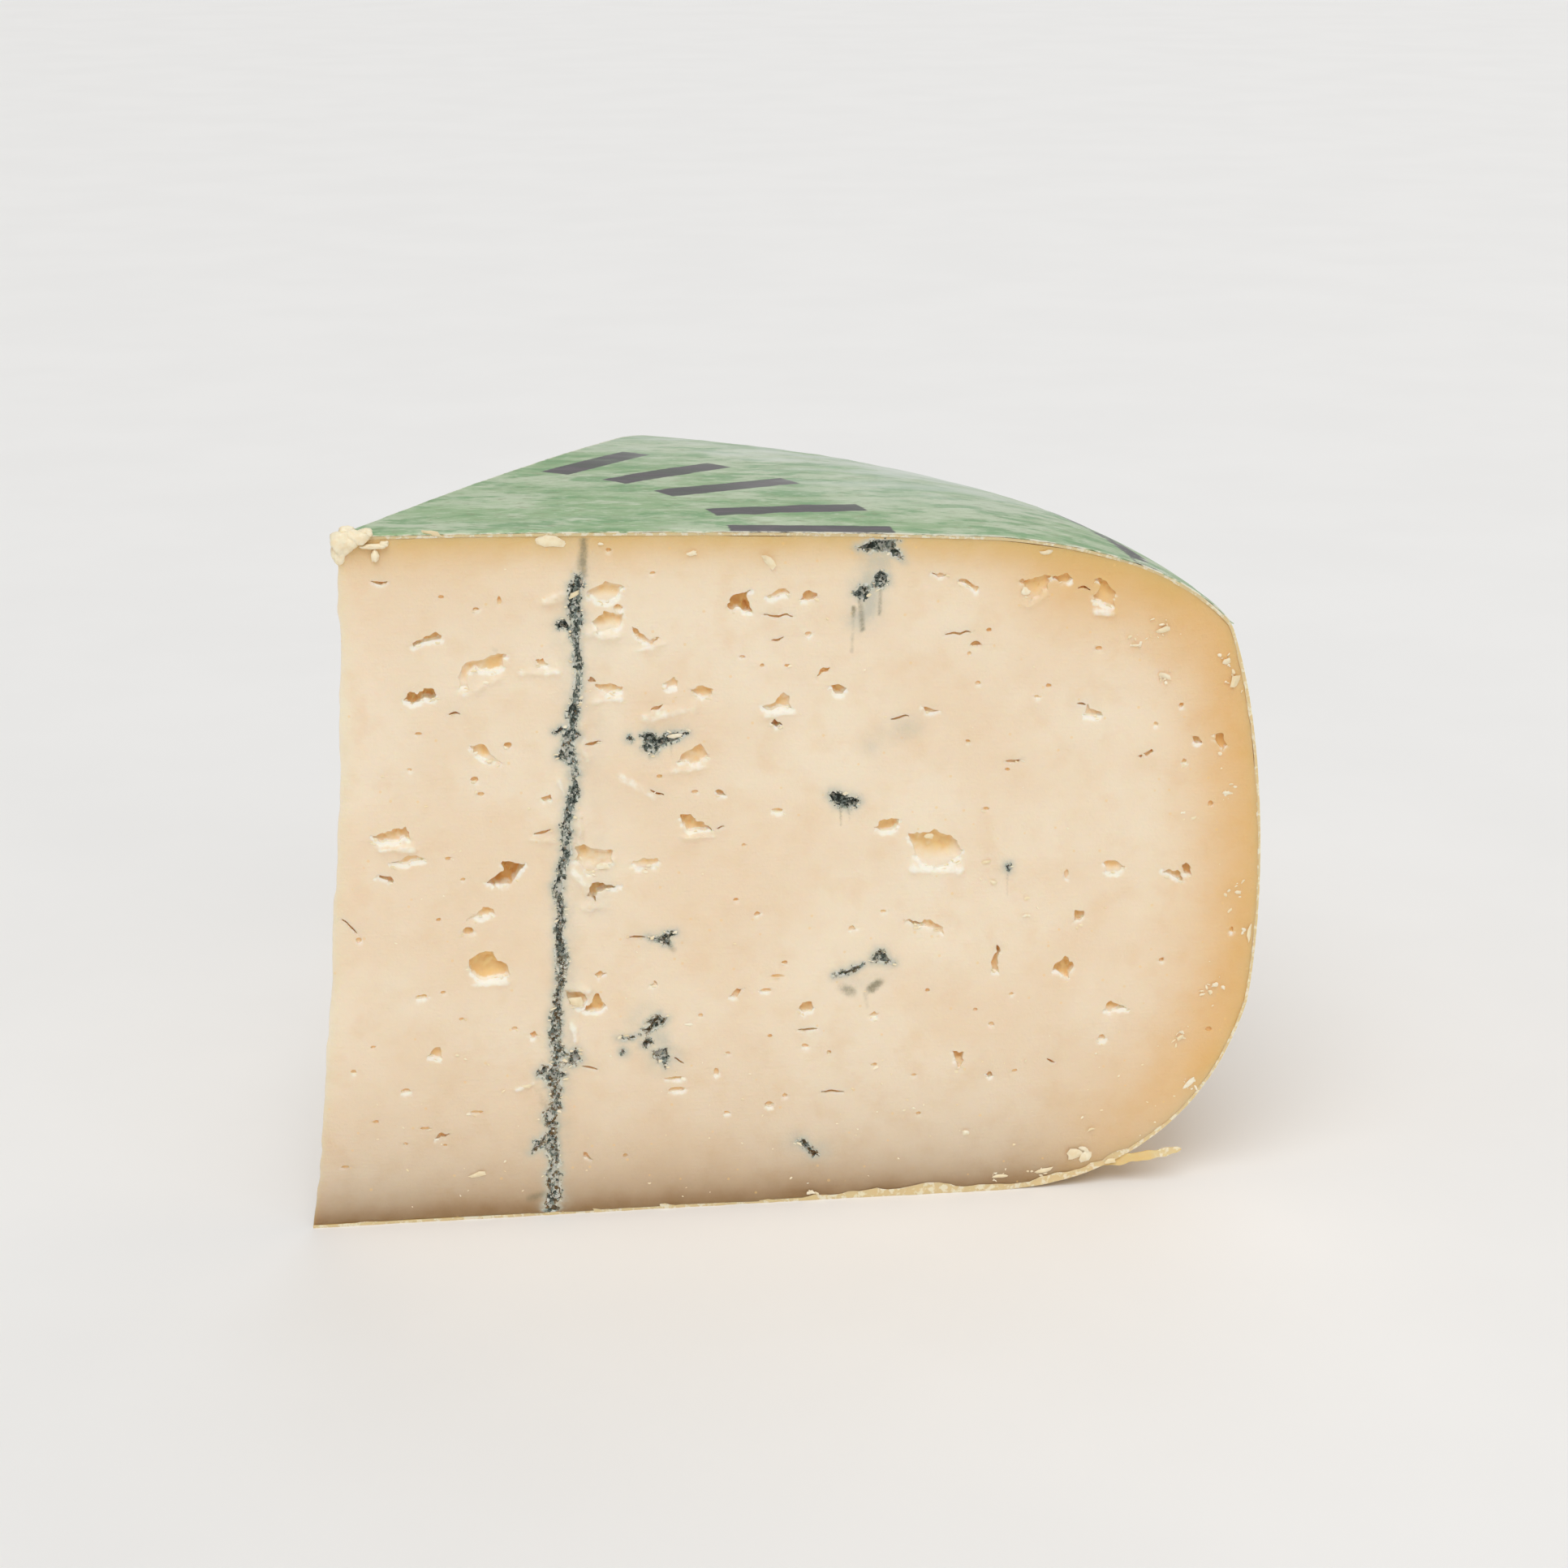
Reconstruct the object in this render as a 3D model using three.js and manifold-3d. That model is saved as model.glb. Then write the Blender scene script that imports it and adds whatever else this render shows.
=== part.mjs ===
// One sixth of a wheel of Gouda-shaped blue cheese, as a shop cuts it.
//
// Three pieces are made: the cheese with its own rind as one solid, the thin food film that is
// painted all over the wheel, and the paper label that is glued on the film's top. The wheel is
// turned about its axis, and then two knife cuts leave the wedge, so that all three pieces end
// flush in the cut faces. Round eyes and flat slits are open where the knife went through them.
//
// Millimetres, +Z up. While the wedge is made, the wheel's axis is the Z axis and the front cut
// is the plane y = 0. At the end the wedge moves so that the origin lies under its middle, on
// the surface it rests on: +X runs along the front cut from the point of the wedge to the rim,
// and +Y runs away from the front cut.

import * as THREE from "three";
import { mergeVertices } from "three/addons/utils/BufferGeometryUtils.js";
import Module from "manifold-3d";

// Driving dimensions of the coated wheel, without its label.
const FLAT_RADIUS = 90; // of the part of the underside that the wheel stands on
const BULGE_RADIUS = 125.3; // pulls the rim out to its widest, 125 mm, below half height
const SHOULDER_RADIUS = 119.5;
const SHOULDER_HEIGHT = 81.5;
const TOP_HEIGHT = 97.1; // at the axis, where the domed top is highest

// Layers, measured inwards or outwards from the outside of the film.
const GAP = 0.3; // clear space between two pieces that touch on the real wheel
const FILM_THICKNESS = 0.4;
const LABEL_THICKNESS = 0.2;

// The knife cuts.
const WEDGE_ANGLE = THREE.MathUtils.degToRad(60); // one sixth of the wheel
const FOOT_DRIFT = 7; // how far the second cut has wandered outwards at the foot
const DRIFT_POWER = 1.6; // the knife wanders faster the deeper it goes

// Fineness of the turned and cut surfaces.
const TURN_STEPS = 144; // round the whole wheel, so 24 round the wedge
const FOOT_STEPS = 9; // along the foot of the outline, its roundest curve
const CURVE_STEPS = 6; // along each of its other curves
const CUT_STEPS = 8; // down the wandering cut
const EYE_STEPS = 10; // round an eye
const EYE_RINGS = 6;

// Eyes of the front cut: how far they are along it, how high, and their width, height and depth.
const FRONT_EYES = [
  { along: 11.0, height: 83.0, width: 3.6, tall: 1.2, deep: 1.6 },
  { along: 10.0, height: 75.5, width: 4.3, tall: 1.9, deep: 2.6 },
  { along: 17.4, height: 78.6, width: 4.4, tall: 2.8, deep: 1.4 },
  { along: 18.7, height: 67.2, width: 3.6, tall: 1.6, deep: 1.2 },
  { along: 5.4, height: 56.3, width: 5.2, tall: 2.2, deep: 2.2 },
  { along: 4.2, height: 50.4, width: 2.8, tall: 1.2, deep: 1.4 },
  { along: 20.9, height: 50.4, width: 4.8, tall: 3.2, deep: 3.4 },
  { along: 18.2, height: 37.3, width: 5.3, tall: 4.2, deep: 4.2 },
  { along: 52.3, height: 87.0, width: 3.2, tall: 3.0, deep: 2.8 },
  { along: 61.5, height: 87.4, width: 2.4, tall: 1.8, deep: 1.8 },
  { along: 65.7, height: 74.2, width: 2.4, tall: 1.6, deep: 2.0 },
  { along: 58.2, height: 73.2, width: 2.4, tall: 2.0, deep: 1.8 },
  { along: 46.2, height: 65.8, width: 4.0, tall: 2.0, deep: 1.6 },
  { along: 49.7, height: 60.5, width: 1.8, tall: 1.1, deep: 1.4 },
  { along: 46.2, height: 56.2, width: 3.8, tall: 2.4, deep: 2.2 },
  { along: 39.4, height: 51.0, width: 3.8, tall: 1.3, deep: 1.0 },
  { along: 72.5, height: 54.8, width: 3.4, tall: 1.3, deep: 1.8 },
  { along: 79.6, height: 51.2, width: 6.4, tall: 4.6, deep: 1.6 },
  { along: 78.2, height: 40.2, width: 5.2, tall: 1.7, deep: 1.8 },
  { along: 91.9, height: 87.6, width: 3.8, tall: 3.0, deep: 1.8 },
  { along: 101.2, height: 86.4, width: 3.0, tall: 3.6, deep: 1.8 },
  { along: 100.7, height: 69.8, width: 2.8, tall: 1.8, deep: 1.8 },
  { along: 114.1, height: 47.0, width: 3.2, tall: 2.4, deep: 2.2 },
  { along: 97.3, height: 33.0, width: 2.8, tall: 2.8, deep: 2.4 },
  { along: 88.0, height: 34.2, width: 1.4, tall: 3.2, deep: 1.8 },
  { along: 61.7, height: 28.9, width: 2.4, tall: 2.0, deep: 2.0 },
  { along: 82.8, height: 20.4, width: 1.5, tall: 2.4, deep: 1.6 },
];

// Eyes of the back cut, measured along it from the wheel's axis.
const BACK_EYES = [
  { along: 14, height: 70, width: 4.6, tall: 2.4, deep: 2.6 },
  { along: 24, height: 42, width: 5.2, tall: 3.6, deep: 3.6 },
  { along: 36, height: 82, width: 3.2, tall: 2.2, deep: 2.2 },
  { along: 44, height: 24, width: 3.8, tall: 2.0, deep: 2.2 },
  { along: 52, height: 60, width: 5.0, tall: 2.8, deep: 2.8 },
  { along: 66, height: 76, width: 3.6, tall: 3.0, deep: 2.6 },
  { along: 72, height: 36, width: 4.4, tall: 2.0, deep: 2.2 },
  { along: 86, height: 56, width: 5.6, tall: 4.0, deep: 2.4 },
  { along: 98, height: 82, width: 4.2, tall: 2.4, deep: 2.0 },
  { along: 106, height: 34, width: 3.0, tall: 2.6, deep: 2.4 },
];

const wasm = await Module();
wasm.setup();

// Turns a closed three.js geometry into a solid that can be joined and cut.
function solidFrom(geometry) {
  geometry.deleteAttribute("normal");
  geometry.deleteAttribute("uv");
  const merged = mergeVertices(geometry, 1e-4);
  const corners = Array.from(merged.index.array);
  const faces = [];
  for (let i = 0; i < corners.length; i += 3) {
    const [a, b, c] = corners.slice(i, i + 3);
    const hasArea = a !== b && b !== c && c !== a;
    if (hasArea) faces.push(a, b, c);
  }
  return new wasm.Manifold(
    new wasm.Mesh({
      numProp: 3,
      vertProperties: new Float32Array(merged.attributes.position.array),
      triVerts: new Uint32Array(faces),
    }),
  );
}

// Turns a solid back into a three.js geometry.
function geometryFrom(solid) {
  const mesh = solid.getMesh();
  const geometry = new THREE.BufferGeometry();
  geometry.setAttribute("position", new THREE.BufferAttribute(mesh.vertProperties, 3));
  geometry.setIndex(new THREE.BufferAttribute(mesh.triVerts, 1));
  return geometry;
}

// The outline's curves, as radius and height: foot and side make the rim, shoulder and dome
// make the part of the top that the label covers.
const point = (radius, height) => new THREE.Vector2(radius, height);
const footEnd = point(124, 27);
const shoulderPoint = point(SHOULDER_RADIUS, SHOULDER_HEIGHT);
const domeStart = point(87, TOP_HEIGHT - 2.6);
const foot = new THREE.CubicBezierCurve(point(FLAT_RADIUS, 0), point(106, 0.5), point(119, 9), footEnd);
const side = new THREE.CubicBezierCurve(
  footEnd,
  point(BULGE_RADIUS + 1, 44),
  point(BULGE_RADIUS - 0.7, 68),
  shoulderPoint,
);
const shoulder = new THREE.CubicBezierCurve(shoulderPoint, point(113, 89), point(101, 93), domeStart);
const dome = new THREE.CubicBezierCurve(
  domeStart,
  point(60, TOP_HEIGHT - 0.8),
  point(25, TOP_HEIGHT),
  point(0, TOP_HEIGHT),
);

// Points along a run of curves, each shared end taken once.
function pointsAlong(curves) {
  const all = curves.flatMap((curve) => curve.getPoints(curve === foot ? FOOT_STEPS : CURVE_STEPS));
  return all.filter((p, i) => i === 0 || p.distanceTo(all[i - 1]) > 1e-6);
}

// Moves each point of an outline outwards, square to the line through its two neighbours.
function moveOut(points, distance) {
  return points.map((p, i) => {
    const before = points[Math.max(i - 1, 0)];
    const after = points[Math.min(i + 1, points.length - 1)];
    const along = after.clone().sub(before).normalize();
    const moved = point(p.x + along.y * distance, p.y - along.x * distance);
    if (p.x === 0) moved.x = 0;
    return moved;
  });
}

// Turns an outline that starts and ends on the axis into a solid of revolution. It starts half
// a step round, so that neither cut runs along a row of its corners.
function turned(outline) {
  const halfStep = Math.PI / TURN_STEPS;
  return solidFrom(new THREE.LatheGeometry(outline, TURN_STEPS, halfStep).rotateX(Math.PI / 2));
}

// How far the second cut lies outside its true plane at a height, measured along X.
function drift(height) {
  const depth = THREE.MathUtils.clamp(1 - height / TOP_HEIGHT, 0, 1);
  return FOOT_DRIFT * depth ** DRIFT_POWER;
}

// Everything on the wedge's side of the front cut.
function frontCut() {
  const size = BULGE_RADIUS * 4;
  return solidFrom(new THREE.BoxGeometry(size, size, size).translate(0, size / 2, 0));
}

// Directions of the second cut: along it from the axis, and square to it into the wedge.
const cutAlong = new THREE.Vector3(Math.cos(WEDGE_ANGLE), Math.sin(WEDGE_ANGLE), 0);
const cutInwards = new THREE.Vector3(Math.sin(WEDGE_ANGLE), -Math.cos(WEDGE_ANGLE), 0);
const up = new THREE.Vector3(0, 0, 1);

// Everything on the wedge's side of the second cut: its wandering line, seen along the cut, is
// closed far inside the wheel and extruded from end to end.
function backCut() {
  const reach = BULGE_RADIUS * 2;
  const line = new THREE.Shape();
  line.moveTo(reach, -reach);
  line.lineTo(reach, reach);
  line.lineTo(0, reach);
  for (let i = 0; i <= CUT_STEPS; i++) {
    const height = TOP_HEIGHT * (1 - i / CUT_STEPS);
    line.lineTo(-drift(height) * Math.sin(WEDGE_ANGLE), height);
  }
  line.lineTo(-FOOT_DRIFT * Math.sin(WEDGE_ANGLE), -reach);
  const block = new THREE.ExtrudeGeometry(line, { depth: reach * 2, bevelEnabled: false });
  const backwards = cutAlong.clone().negate();
  const turn = new THREE.Matrix4().makeBasis(cutInwards, up, backwards);
  turn.setPosition(cutAlong.clone().multiplyScalar(reach));
  return solidFrom(block.applyMatrix4(turn));
}

// One eye: a flattened ball whose middle lies in the cut face.
function eyeBall(eye) {
  const ball = new THREE.SphereGeometry(1, EYE_STEPS, EYE_RINGS);
  return ball.scale(eye.width / 2, eye.deep, eye.tall / 2);
}

function frontEye(eye) {
  return solidFrom(eyeBall(eye).translate(eye.along, 0, eye.height));
}

function backEye(eye) {
  const turn = new THREE.Matrix4().makeBasis(cutAlong, cutInwards.clone().negate(), up);
  const middle = cutAlong.clone().multiplyScalar(eye.along);
  middle.x -= drift(eye.height);
  middle.z = eye.height;
  return solidFrom(eyeBall(eye).applyMatrix4(turn.setPosition(middle)));
}

const rimPoints = pointsAlong([foot, side]);
const topPoints = pointsAlong([shoulder, dome]);
const wholeOutline = [point(0, 0), ...rimPoints, ...topPoints.slice(1)];
const wedgeSpace = frontCut().intersect(backCut());

function cheeseSolid() {
  let cheese = turned(moveOut(wholeOutline, -FILM_THICKNESS - GAP)).intersect(wedgeSpace);
  for (const eye of FRONT_EYES) cheese = cheese.subtract(frontEye(eye));
  for (const eye of BACK_EYES) cheese = cheese.subtract(backEye(eye));
  return cheese;
}

function filmSolid() {
  const outside = turned(wholeOutline);
  const inside = turned(moveOut(wholeOutline, -FILM_THICKNESS));
  return outside.subtract(inside).intersect(wedgeSpace);
}

function labelSolid() {
  const underneath = moveOut(topPoints, GAP);
  const face = moveOut(topPoints, GAP + LABEL_THICKNESS);
  return turned([...underneath.reverse(), ...face]).intersect(wedgeSpace);
}

const cheeseMaterial = new THREE.MeshStandardMaterial({ color: 0xeed9b4, roughness: 0.45, metalness: 0 });
const filmMaterial = new THREE.MeshStandardMaterial({ color: 0xe2bd72, roughness: 0.35, metalness: 0 });
const labelMaterial = new THREE.MeshStandardMaterial({ color: 0x86b580, roughness: 0.6, metalness: 0 });

function piece(name, solid, material) {
  const mesh = new THREE.Mesh(geometryFrom(solid), material);
  mesh.name = name;
  return mesh;
}

const wedge = new THREE.Group();
wedge.add(piece("cheese", cheeseSolid(), cheeseMaterial));
wedge.add(piece("rind_film", filmSolid(), filmMaterial));
wedge.add(piece("top_label", labelSolid(), labelMaterial));

const extent = new THREE.Box3().setFromObject(wedge);
const middle = extent.getCenter(new THREE.Vector3());
wedge.position.set(-middle.x, -middle.y, -extent.min.z);

export default wedge;
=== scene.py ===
# %% [markdown]
# # A wedge of blue-veined cheese
#
# The real thing is a sixth of a small wheel: a firm cream paste with torn holes, one long blue
# vein where a needle once went through, a golden film that was painted round the wheel, and a
# green paper label on top. The CAD model holds its size. This script makes its looks: every
# piece is a surface worked out with numpy, and every finish is a set of nodes.
#
# The first cell loads the CAD model as a fixed frame. Its boxes later give the wheel's axis and
# a rim radius to compare with.

import math
from itertools import product

import bmesh
import bpy
import numpy as np
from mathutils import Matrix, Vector
from mathutils.geometry import delaunay_2d_cdt


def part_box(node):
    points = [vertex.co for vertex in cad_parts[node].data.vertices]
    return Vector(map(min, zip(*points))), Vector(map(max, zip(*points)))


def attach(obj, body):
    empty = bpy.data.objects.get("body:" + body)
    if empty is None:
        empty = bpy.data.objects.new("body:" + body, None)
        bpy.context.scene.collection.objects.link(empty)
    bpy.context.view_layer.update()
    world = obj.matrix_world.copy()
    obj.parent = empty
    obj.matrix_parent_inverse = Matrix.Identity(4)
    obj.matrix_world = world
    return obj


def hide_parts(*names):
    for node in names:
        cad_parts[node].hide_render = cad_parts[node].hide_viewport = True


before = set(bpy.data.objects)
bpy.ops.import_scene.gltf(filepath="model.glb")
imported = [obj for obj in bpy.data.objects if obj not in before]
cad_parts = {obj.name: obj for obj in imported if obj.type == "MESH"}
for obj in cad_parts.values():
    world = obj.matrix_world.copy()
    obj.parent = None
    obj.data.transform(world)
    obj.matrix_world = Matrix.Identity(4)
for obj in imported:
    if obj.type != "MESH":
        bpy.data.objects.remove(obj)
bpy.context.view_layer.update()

# %% [markdown]
# ## Working in the wheel's own millimetres
#
# A cheesemaker thinks of a wheel by radius and height, so all shapes here are first written
# that way: the wheel's axis is the Z axis, the front cut is the plane y = 0, and the unit is a
# millimetre. The label reaches the axis and the front cut, so the low corner of its CAD box
# says where that axis stands in the frame. Each cut has a direction along it and one outwards,
# and it takes the first or the last column of a sheet that turns from the one to the other.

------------

● **Exercise requirements**
Copy out the listing above, line by line and exactly, from its first line to the line holding "import Module from", inclusive.

● **Result**
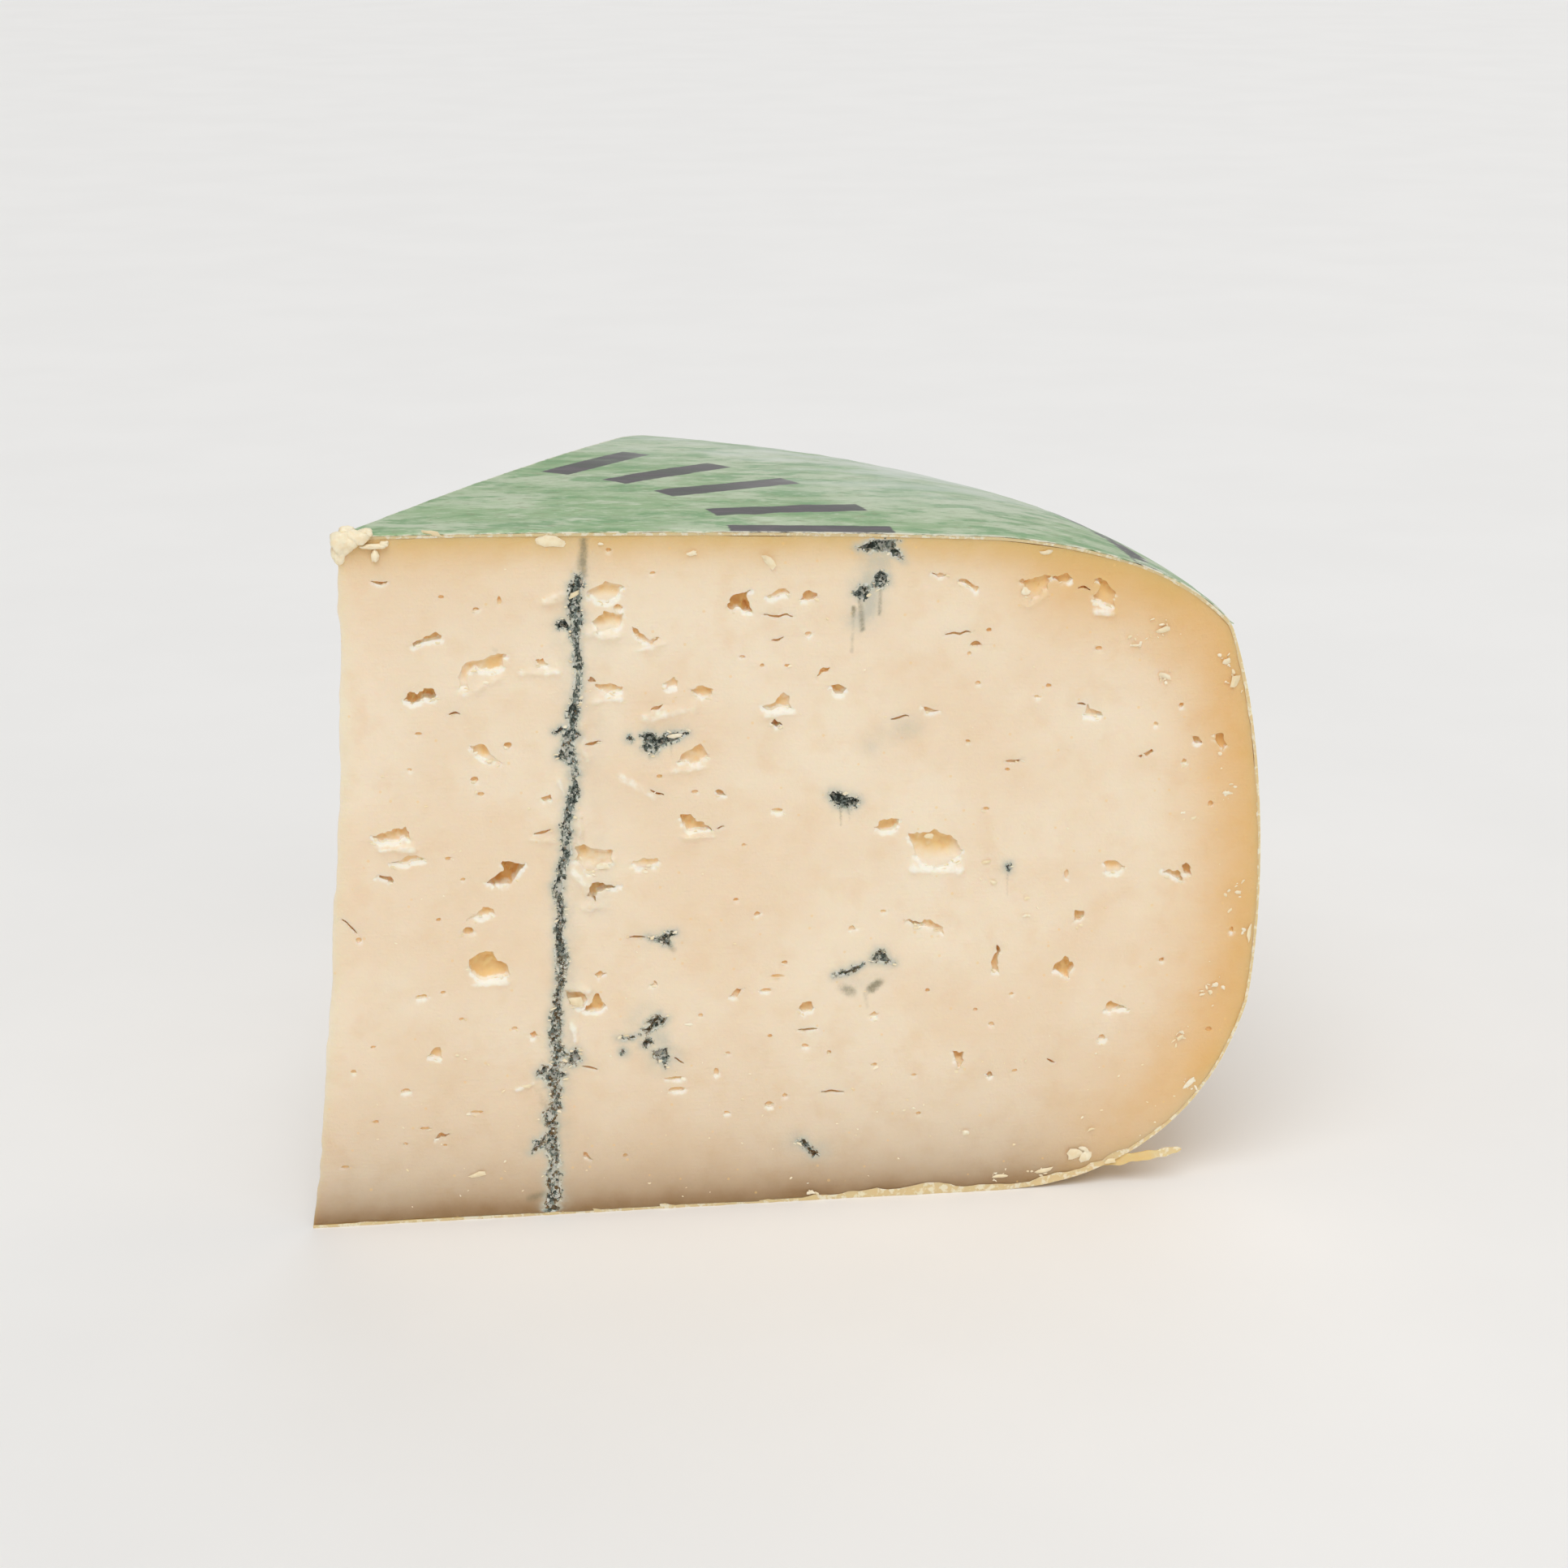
Reconstruct the object in this render as a 3D model using three.js and manifold-3d. That model is saved as model.glb. Then write the Blender scene script that imports it and adds whatever else this render shows.
=== part.mjs ===
// One sixth of a wheel of Gouda-shaped blue cheese, as a shop cuts it.
//
// Three pieces are made: the cheese with its own rind as one solid, the thin food film that is
// painted all over the wheel, and the paper label that is glued on the film's top. The wheel is
// turned about its axis, and then two knife cuts leave the wedge, so that all three pieces end
// flush in the cut faces. Round eyes and flat slits are open where the knife went through them.
//
// Millimetres, +Z up. While the wedge is made, the wheel's axis is the Z axis and the front cut
// is the plane y = 0. At the end the wedge moves so that the origin lies under its middle, on
// the surface it rests on: +X runs along the front cut from the point of the wedge to the rim,
// and +Y runs away from the front cut.

import * as THREE from "three";
import { mergeVertices } from "three/addons/utils/BufferGeometryUtils.js";
import Module from "manifold-3d";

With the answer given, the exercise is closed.